Les jeux de hasard constituent un passe-temps populaire en Suisse. Dans la foulée de la révision de la Loi sur les jeux d’argent, les casinos suisses sont désormais autorisés à proposer également leurs produits en ligne, à l’instar de la roulette, du poker et des machines à sous. Quelles en sont les conséquences ? En quoi cela change-t-il la consultation aux personnes dépendantes au jeu et la thérapie ? Comment agir à titre préventif ? Beatrice Kriwanek et Christina Messerli, collaboratrices de Santé bernoise, s’expriment sur la question.

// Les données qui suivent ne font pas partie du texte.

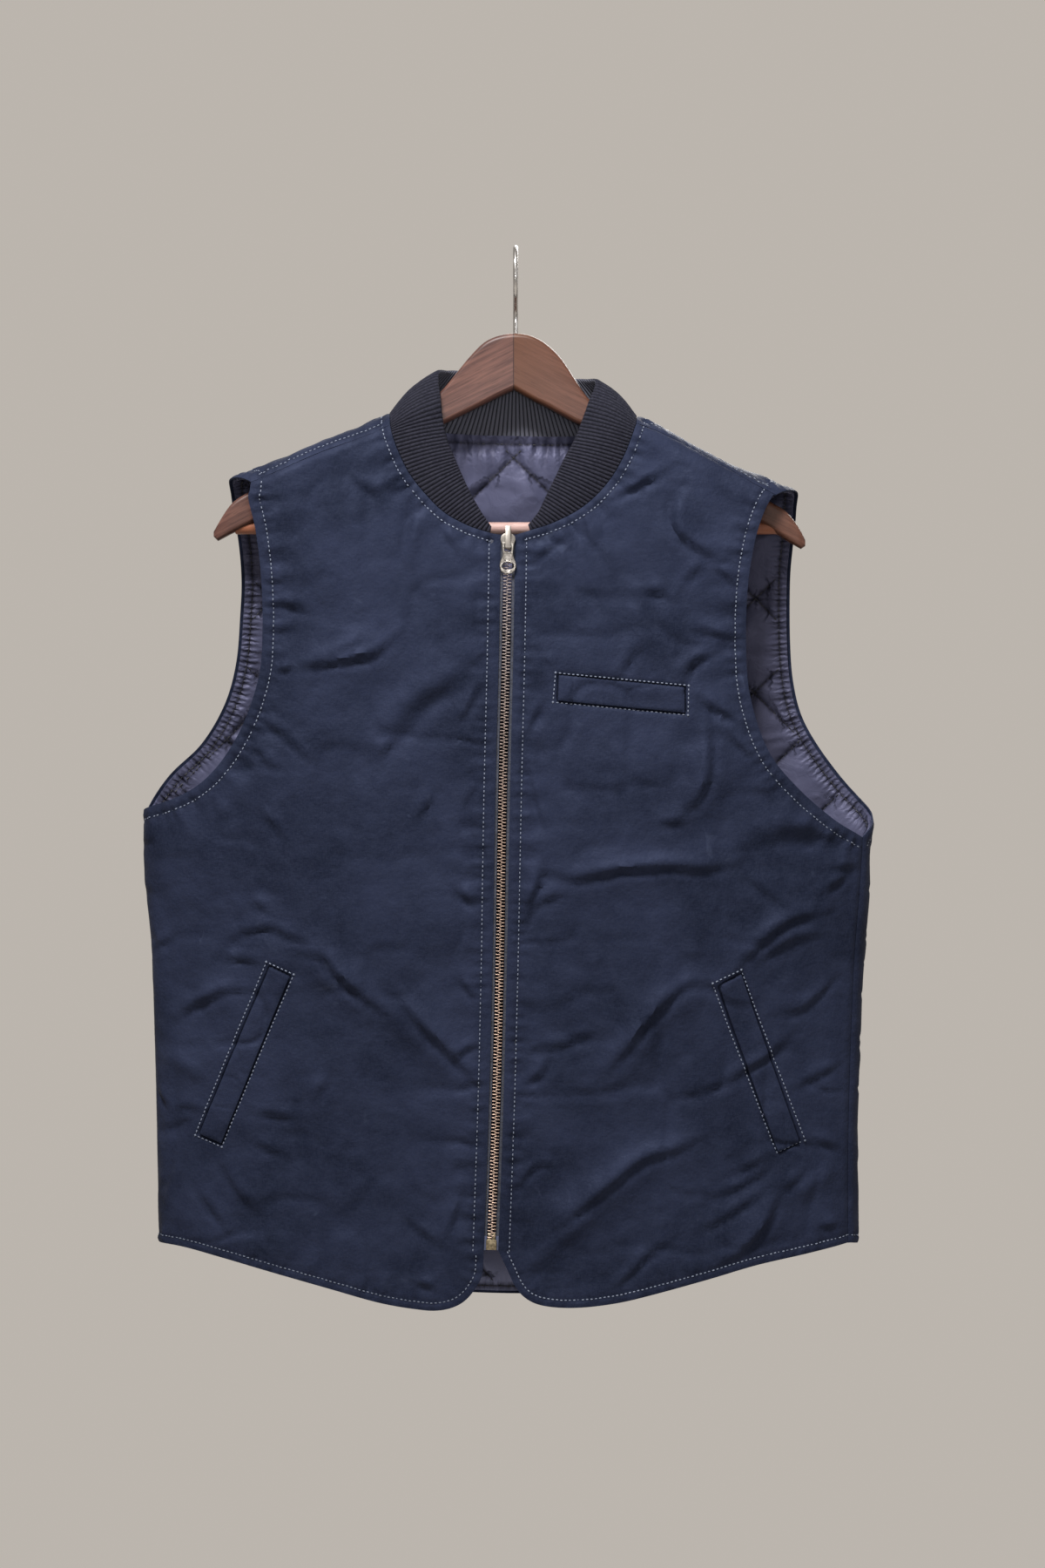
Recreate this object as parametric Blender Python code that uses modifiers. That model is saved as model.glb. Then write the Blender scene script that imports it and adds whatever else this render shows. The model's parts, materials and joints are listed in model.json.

Mesdames : Les jeux de hasard comme le loto, les paris sportifs ou la roulette sont très appréciés en Suisse. En principe, il s’agit d’un passe-temps innocent. Ce n’est cependant pas le cas pour tout le monde. Des études montrent qu’environ 120’000 personnes en Suisse, soit 2% de la population adulte, sont considérées comme dépendantes au jeu. Admettons que je joue à la loterie chaque semaine : Est-ce que je souffre déjà d’une addiction ? Autrement dit, comment l’addiction au jeu se manifeste-t-elle ? Existe-t-il des caractéristiques spécifiques ?

Christina Messerli : Jouer est un passe-temps formidable. Le jeu de dés est le plus ancien jeu de hasard. Si vous jouez à la loterie occasionnellement, ou même régulièrement, tout en gardant la bonne mesure, on ne peut pas parler d’addiction. Il en va différemment lorsque le jeu conditionne la vie quotidienne : donc lorsqu’une personne pense constamment au moment et à l’endroit où placer son prochain pari sportif, entrer dans une partie de poker ou ravitailler la machine à sous.

Beatrice Kriwanek : L’addiction au jeu est de type comportemental. Autrement dit, le comportement de la personne concernée change visiblement. Soudainement, jouer occupe toute son attention et les autres aspects de sa vie perdent de leur intérêt.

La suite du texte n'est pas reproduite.